Sejamos directos: Será sobretudo sobre a posição dos candidatos face à questão central que é a "questão liberal", em todas as suas dimensões – precariedade, desemprego, habitação, deslocalizações, privatizações, saúde, justiça social, ecologia Europa, entre outras_ que os cidadãos deverão julgar do conteúdo real e sério das promessas que serão feitas.

Na minha opinião é da ruptura com as politicas seguidas desde há um quarto de século, e em primeiro lugar com aquelas implementadas pela União Europeia que se devia tratar. Mas, oh, Senhor Rui Miguel quantos cidadãos em Portugal e mesmo noutros países serão capazes de analisar o problema?

Le véritable progrès démocratique n'est pas d'abaisser l'élite au niveau de la foule, mais d'élever la foule vers l'élite.
Gustave le Bon



Cumprimentos

Freitas Pereira

Rui Miguel Ribeiro disse...

Estella,

Também eu votei branco nas duas últimas eleições e farei o mesmo nas próximas.

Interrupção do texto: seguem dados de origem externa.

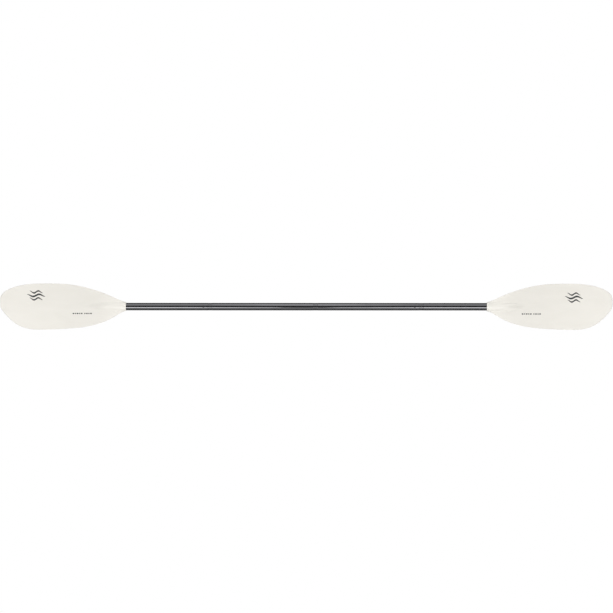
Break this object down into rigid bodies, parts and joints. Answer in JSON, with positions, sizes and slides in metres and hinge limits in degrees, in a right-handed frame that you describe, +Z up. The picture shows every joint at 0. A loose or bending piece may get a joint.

Infelizmente, vivemos tempos de carneirismo e conformismo, em que as pessoas por hábito, ignorância ou conformismo votam nos mesmos partidos dos quais se queixam amargamente há anos. E pen so que assim vai continuar...

Rui Miguel Ribeiro disse...

Caro Sr. Freitas Pereira,

Agradeço as suas palavras generosas e as suas citações. Infelizmente, esta "praga" não é exclusiva de uma das margens do Atântico: com nuances, afecta a Europa e a América do Norte e parece inexorável. Basta ver como são "marcados" aqueles que defendem uma posição diferente do mainstream. Veja-se a pesporrência com que o Comissário Barroso se referiu ao Manifesto dos 74, incluindo dois dos seus antigos ministros: intoleravelmente intolerante e deselegante. Aliás, as boas maneiras nunca foram um dos fortes dos maoístas.

Rui Miguel Ribeiro disse...

Sr. Freitas Pereira,

Traça mais uma vez um quadro terrível mas real. A maioria dos Estados são marionetas nas mãos dos famigerados mercados. Nunca ouvi governantes a referir tantas, tantas vezes mercados nas suas intervenções. Eu ouço o Coelho preocupado com os mercados, mas não com os eleitores. Aqueles são os mestres, estes são um incómodo. Penso que isto resume um pouco o abastardamento da democracia.